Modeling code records
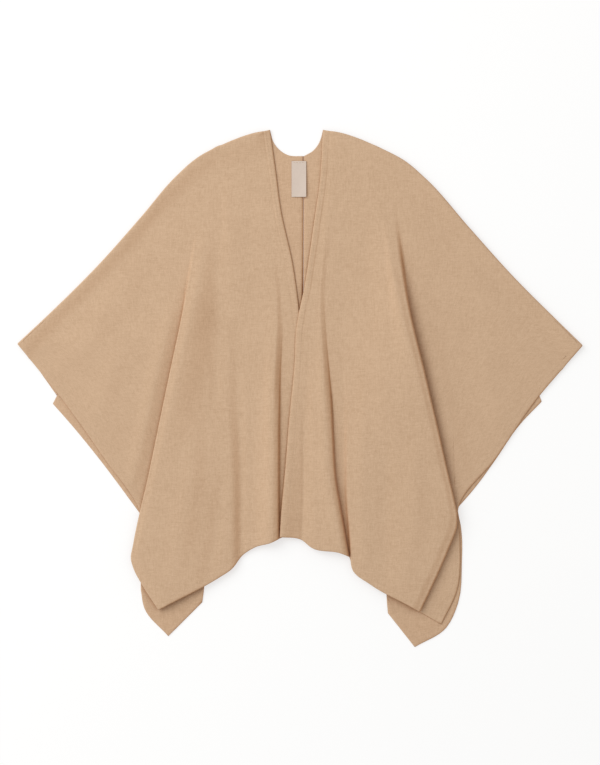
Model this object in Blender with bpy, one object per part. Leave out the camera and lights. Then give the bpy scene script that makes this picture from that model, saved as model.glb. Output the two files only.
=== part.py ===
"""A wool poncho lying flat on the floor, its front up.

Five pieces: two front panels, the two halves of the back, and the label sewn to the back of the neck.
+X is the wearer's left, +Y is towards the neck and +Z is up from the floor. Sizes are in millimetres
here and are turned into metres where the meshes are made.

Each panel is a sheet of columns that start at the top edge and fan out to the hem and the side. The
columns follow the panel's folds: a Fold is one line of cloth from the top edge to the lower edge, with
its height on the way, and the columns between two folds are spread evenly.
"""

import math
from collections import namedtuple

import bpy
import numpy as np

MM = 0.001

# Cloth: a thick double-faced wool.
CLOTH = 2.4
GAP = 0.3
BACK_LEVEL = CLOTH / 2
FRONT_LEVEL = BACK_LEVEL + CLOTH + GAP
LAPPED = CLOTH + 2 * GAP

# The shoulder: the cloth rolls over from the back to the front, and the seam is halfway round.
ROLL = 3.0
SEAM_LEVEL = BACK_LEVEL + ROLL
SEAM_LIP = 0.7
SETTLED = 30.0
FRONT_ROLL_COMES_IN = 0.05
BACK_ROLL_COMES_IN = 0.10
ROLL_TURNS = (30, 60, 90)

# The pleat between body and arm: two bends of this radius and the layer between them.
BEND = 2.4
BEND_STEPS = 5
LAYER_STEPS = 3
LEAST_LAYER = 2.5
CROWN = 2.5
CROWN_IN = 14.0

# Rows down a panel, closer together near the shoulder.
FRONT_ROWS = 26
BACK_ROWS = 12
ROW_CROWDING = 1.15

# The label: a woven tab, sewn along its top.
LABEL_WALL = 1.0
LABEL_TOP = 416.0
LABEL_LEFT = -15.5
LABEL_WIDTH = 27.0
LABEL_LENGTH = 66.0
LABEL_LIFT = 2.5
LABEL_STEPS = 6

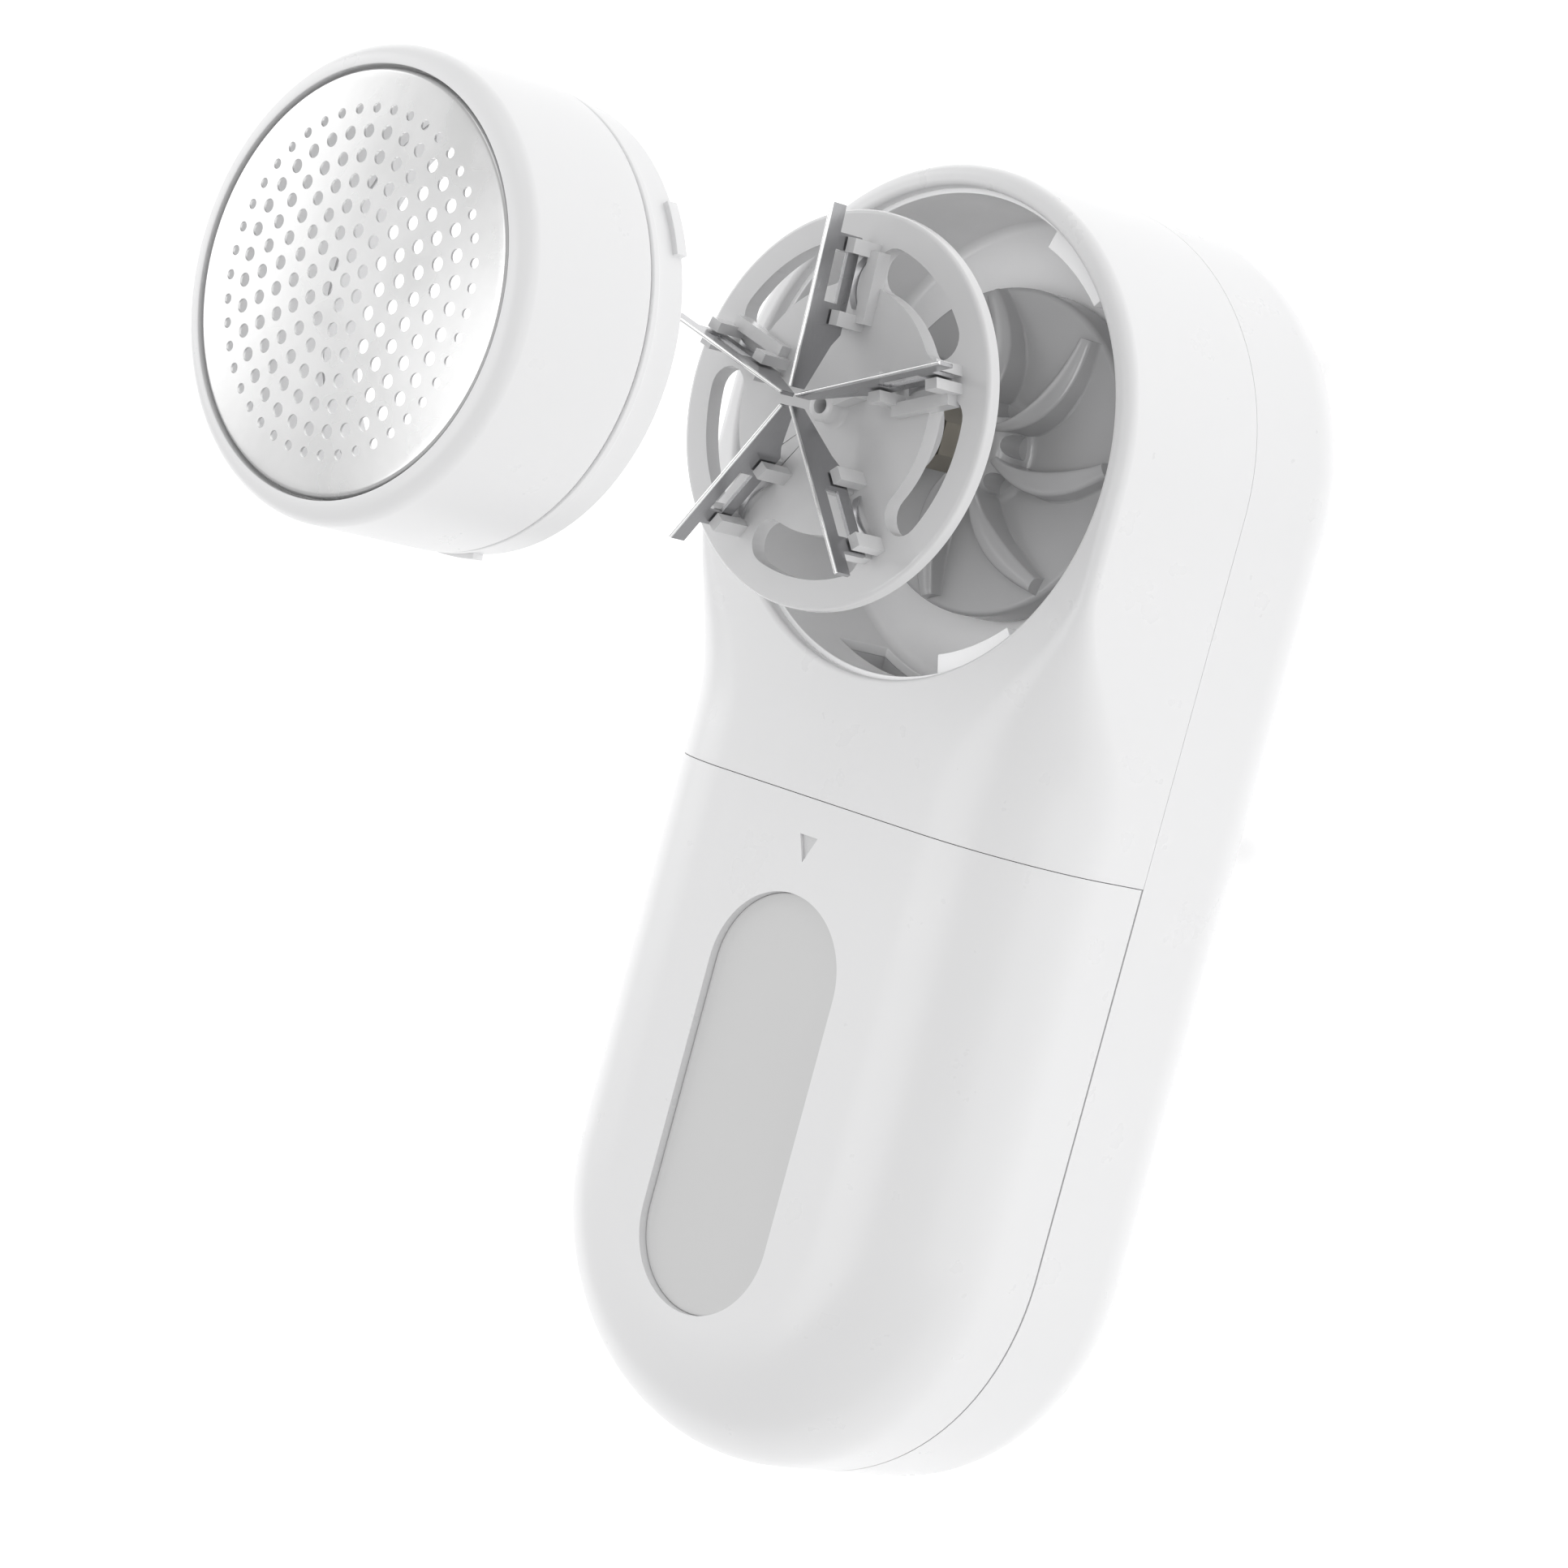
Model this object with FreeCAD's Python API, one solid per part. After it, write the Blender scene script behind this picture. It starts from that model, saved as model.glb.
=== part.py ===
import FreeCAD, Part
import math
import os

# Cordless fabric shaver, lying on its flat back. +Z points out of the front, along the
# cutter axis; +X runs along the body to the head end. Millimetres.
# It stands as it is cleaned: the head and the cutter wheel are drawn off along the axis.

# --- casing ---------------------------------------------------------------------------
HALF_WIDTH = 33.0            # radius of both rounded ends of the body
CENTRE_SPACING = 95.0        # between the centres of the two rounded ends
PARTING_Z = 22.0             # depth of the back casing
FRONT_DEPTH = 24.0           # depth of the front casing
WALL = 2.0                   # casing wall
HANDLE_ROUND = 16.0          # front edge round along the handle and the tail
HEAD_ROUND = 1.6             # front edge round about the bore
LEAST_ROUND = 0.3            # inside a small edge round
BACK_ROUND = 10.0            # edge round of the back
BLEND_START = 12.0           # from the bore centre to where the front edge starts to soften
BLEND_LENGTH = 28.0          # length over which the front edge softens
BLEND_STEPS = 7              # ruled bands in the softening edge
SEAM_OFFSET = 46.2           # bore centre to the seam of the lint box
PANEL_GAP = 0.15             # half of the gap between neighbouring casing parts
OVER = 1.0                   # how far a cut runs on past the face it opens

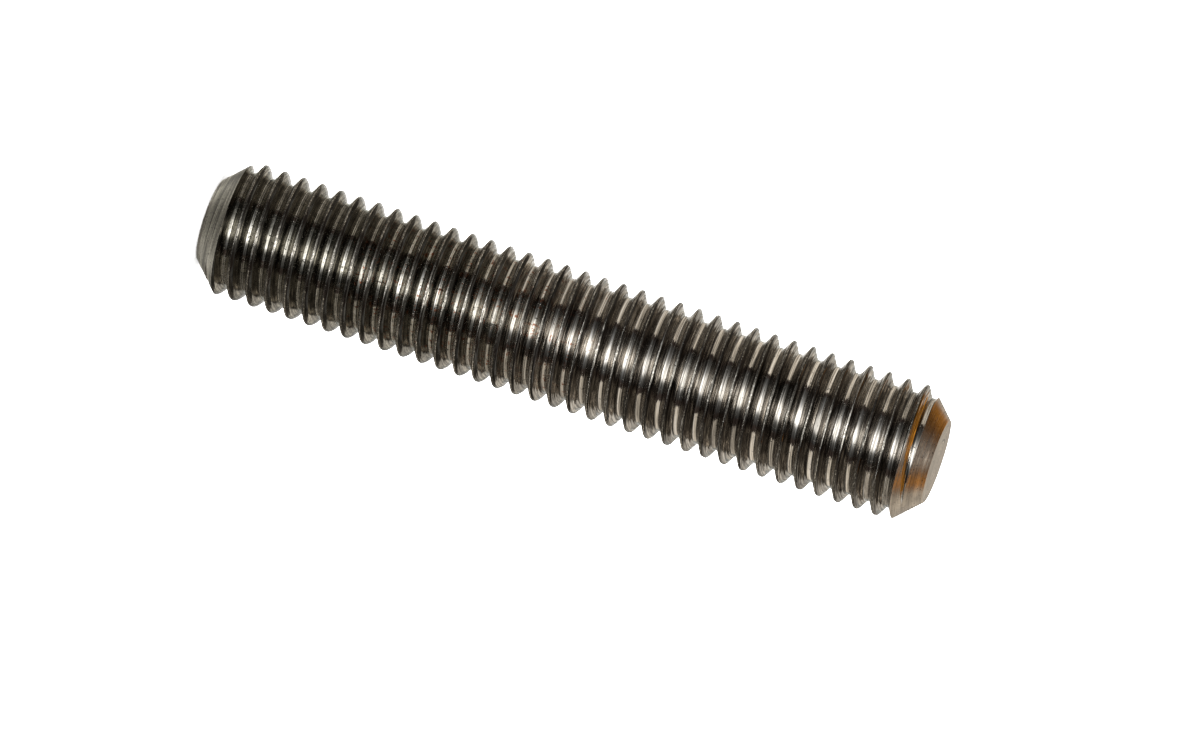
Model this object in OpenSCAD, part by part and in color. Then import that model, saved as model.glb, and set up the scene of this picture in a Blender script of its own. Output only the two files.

**DIRECTIVE:** Go through the records and print each one exactly.

**REPLY TO THE TASK:**
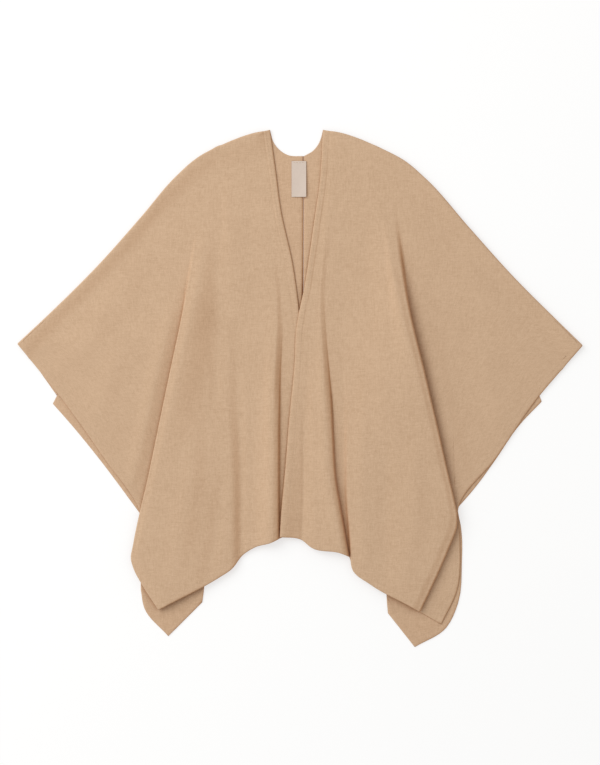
Model this object in Blender with bpy, one object per part. Leave out the camera and lights. Then give the bpy scene script that makes this picture from that model, saved as model.glb. Output the two files only.
=== part.py ===
"""A wool poncho lying flat on the floor, its front up.

Five pieces: two front panels, the two halves of the back, and the label sewn to the back of the neck.
+X is the wearer's left, +Y is towards the neck and +Z is up from the floor. Sizes are in millimetres
here and are turned into metres where the meshes are made.

Each panel is a sheet of columns that start at the top edge and fan out to the hem and the side. The
columns follow the panel's folds: a Fold is one line of cloth from the top edge to the lower edge, with
its height on the way, and the columns between two folds are spread evenly.
"""

import math
from collections import namedtuple

import bpy
import numpy as np

MM = 0.001

# Cloth: a thick double-faced wool.
CLOTH = 2.4
GAP = 0.3
BACK_LEVEL = CLOTH / 2
FRONT_LEVEL = BACK_LEVEL + CLOTH + GAP
LAPPED = CLOTH + 2 * GAP

# The shoulder: the cloth rolls over from the back to the front, and the seam is halfway round.
ROLL = 3.0
SEAM_LEVEL = BACK_LEVEL + ROLL
SEAM_LIP = 0.7
SETTLED = 30.0
FRONT_ROLL_COMES_IN = 0.05
BACK_ROLL_COMES_IN = 0.10
ROLL_TURNS = (30, 60, 90)

# The pleat between body and arm: two bends of this radius and the layer between them.
BEND = 2.4
BEND_STEPS = 5
LAYER_STEPS = 3
LEAST_LAYER = 2.5
CROWN = 2.5
CROWN_IN = 14.0

# Rows down a panel, closer together near the shoulder.
FRONT_ROWS = 26
BACK_ROWS = 12
ROW_CROWDING = 1.15

# The label: a woven tab, sewn along its top.
LABEL_WALL = 1.0
LABEL_TOP = 416.0
LABEL_LEFT = -15.5
LABEL_WIDTH = 27.0
LABEL_LENGTH = 66.0
LABEL_LIFT = 2.5
LABEL_STEPS = 6

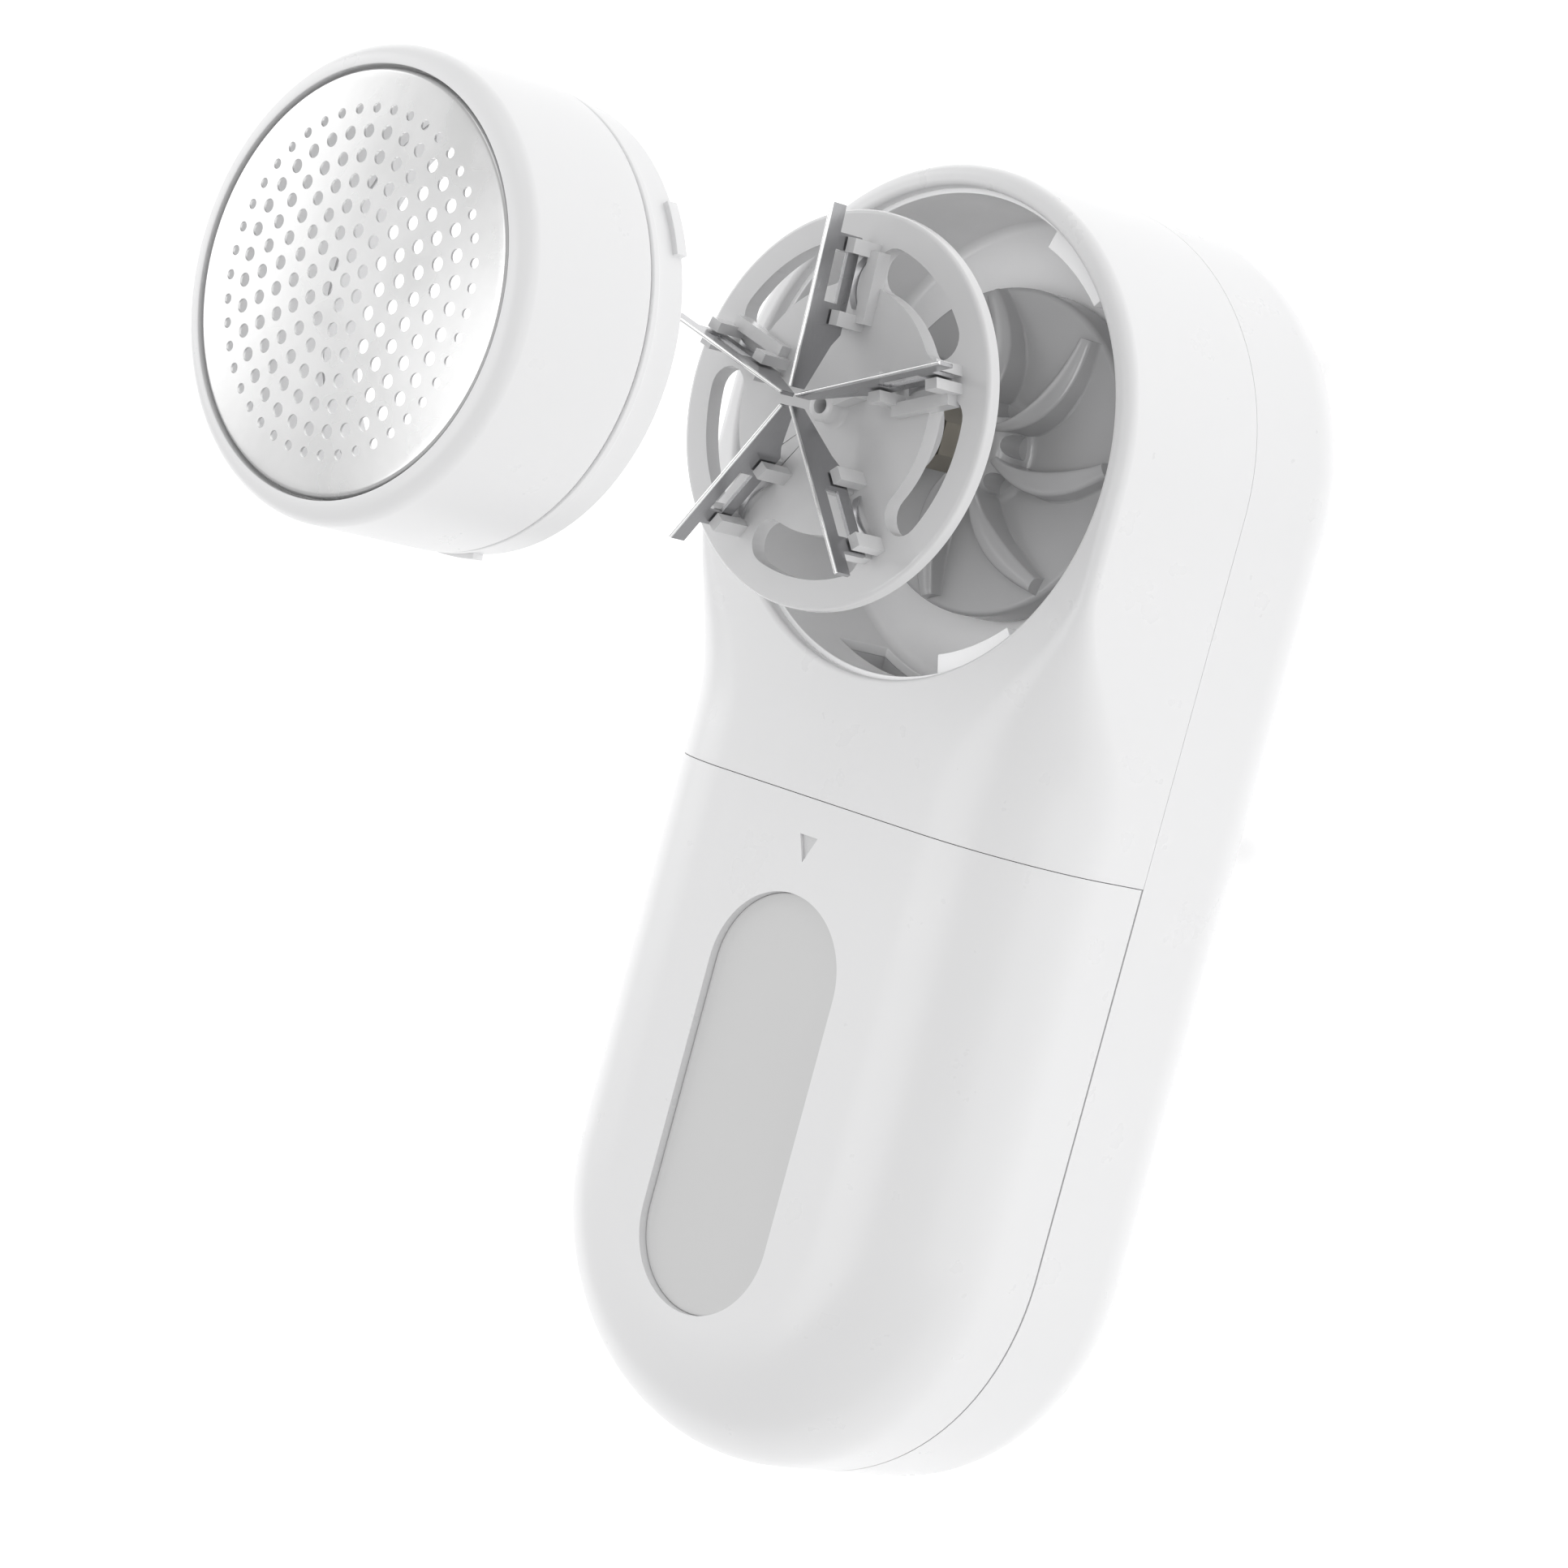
Model this object with FreeCAD's Python API, one solid per part. After it, write the Blender scene script behind this picture. It starts from that model, saved as model.glb.
=== part.py ===
import FreeCAD, Part
import math
import os

# Cordless fabric shaver, lying on its flat back. +Z points out of the front, along the
# cutter axis; +X runs along the body to the head end. Millimetres.
# It stands as it is cleaned: the head and the cutter wheel are drawn off along the axis.

# --- casing ---------------------------------------------------------------------------
HALF_WIDTH = 33.0            # radius of both rounded ends of the body
CENTRE_SPACING = 95.0        # between the centres of the two rounded ends
PARTING_Z = 22.0             # depth of the back casing
FRONT_DEPTH = 24.0           # depth of the front casing
WALL = 2.0                   # casing wall
HANDLE_ROUND = 16.0          # front edge round along the handle and the tail
HEAD_ROUND = 1.6             # front edge round about the bore
LEAST_ROUND = 0.3            # inside a small edge round
BACK_ROUND = 10.0            # edge round of the back
BLEND_START = 12.0           # from the bore centre to where the front edge starts to soften
BLEND_LENGTH = 28.0          # length over which the front edge softens
BLEND_STEPS = 7              # ruled bands in the softening edge
SEAM_OFFSET = 46.2           # bore centre to the seam of the lint box
PANEL_GAP = 0.15             # half of the gap between neighbouring casing parts
OVER = 1.0                   # how far a cut runs on past the face it opens

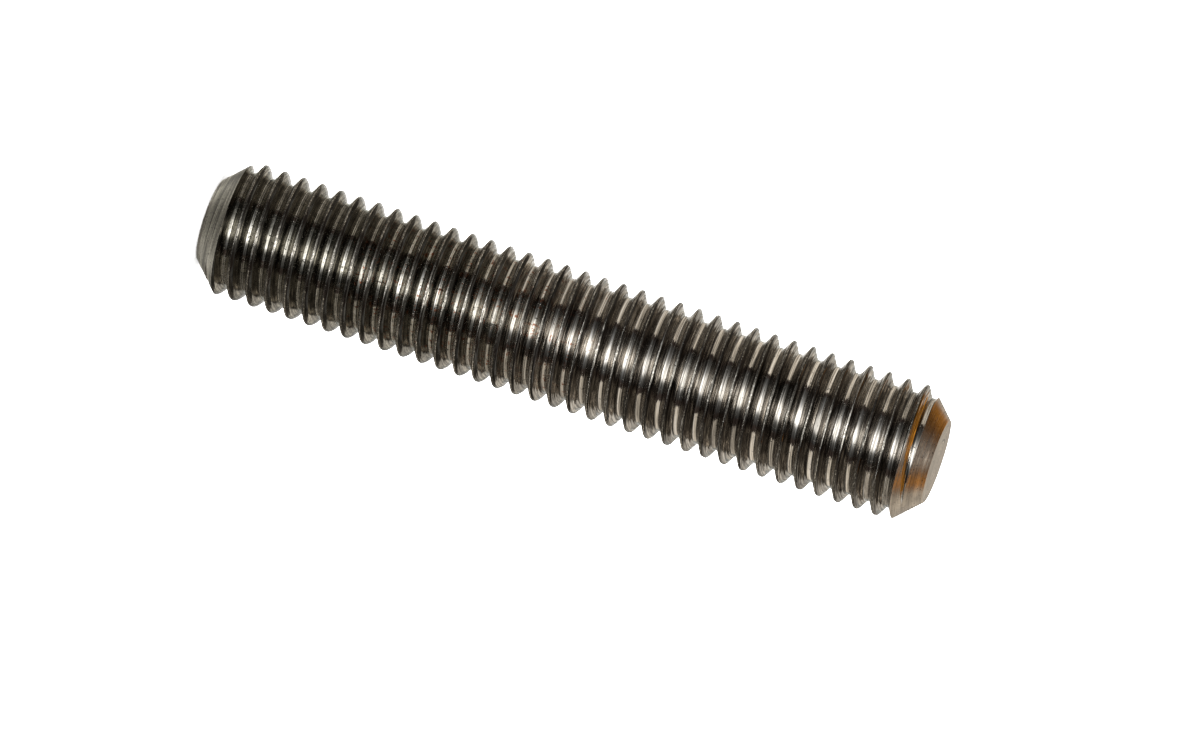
Model this object in OpenSCAD, part by part and in color. Then import that model, saved as model.glb, and set up the scene of this picture in a Blender script of its own. Output only the two files.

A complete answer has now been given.